7. They voted Obama?
Arik A ,   Hadera Israel   (03.10.12)
It was not such a great help.
8. TO: #6
Isaac Storm   (03.11.12)
First, Hebrew is the basis for Aramaic and Arabic. Second, Hebrew is used throughout the world by the Jewish people; moreover, many Christians learn Hebrew as well. Third, many English words used today come from Hebrew.
9. unemployment in Israel
Lea ,   Israel   (03.11.12)
Taking jobs away from citizens is never a good thing. How many teachers are unemployed because of this program? Even one is one too many.
10. Leshon Kodesh AND PRONOUCEABLE Yisraelit (few extra letters)

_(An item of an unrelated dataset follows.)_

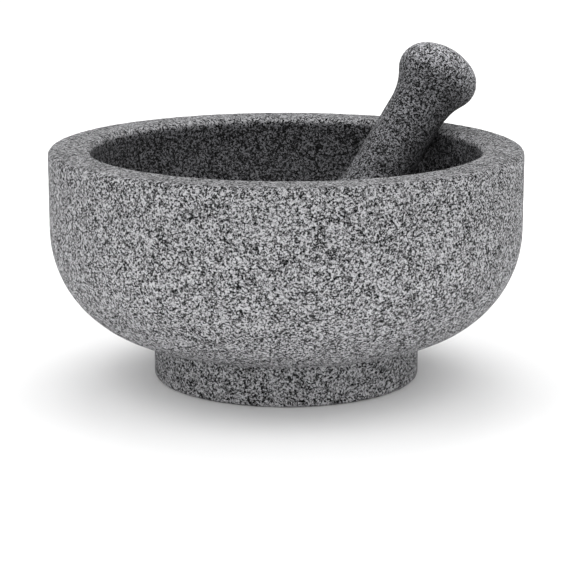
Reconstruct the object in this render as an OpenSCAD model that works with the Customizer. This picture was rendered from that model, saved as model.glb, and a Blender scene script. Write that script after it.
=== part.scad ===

Jerry ,   The Netherlands   (03.12.12)
11. to no. 8 (Isaac Storm)
kdz ,   Israel   (03.13.12)
Hebrew is definitely not the basis of Aramaic or Arabic. All three are Semitic languages with Aramaic and Hebrew being somewhat closely related and Arabic being somewhat distantly related. You can see Aramaic's influence in Hebrew, but I doubt you'll see much of Hebrew in Aramaic, excluding Judeo-Aramaic dialects where it is due to borrowing. I'm not quite sure how many English words come from Hebrew. Wiki has a list of a few dozen almost all related to Jewish ritual observance (In context: An educated English speaker has a vocabulary of about 20,000 words and the Oxford English Dictionary has 500,000 entries). The only good reason I can see to study Hebrew is for cultural and/or academic/research reasons. It has a large collection of existent ancient texts which are fascinating and we don't have them for most cultures of that time. Though people should probably be studying the nuance of Biblical Hebrew and comparative Near Eastern cultures for that. So we're left with culture as a reason for people outside of Israel to study modern Israeli Hebrew. I think it's a good enough reason and that there's no reason to make up trivial reasons like a couple dozen words borrowed into English or exaggerated chauvinistic claims that Hebrew is somehow the ancestor of other great languages.
12. to #9
Sam ,   Philadelphia, US   (03.28.12)
It doesn't take ANY jobs away from Israeli teachers. American participants of this program serve as teaching aids, not as teachers. They assist employed Israeli teachers and provide native language knowledge.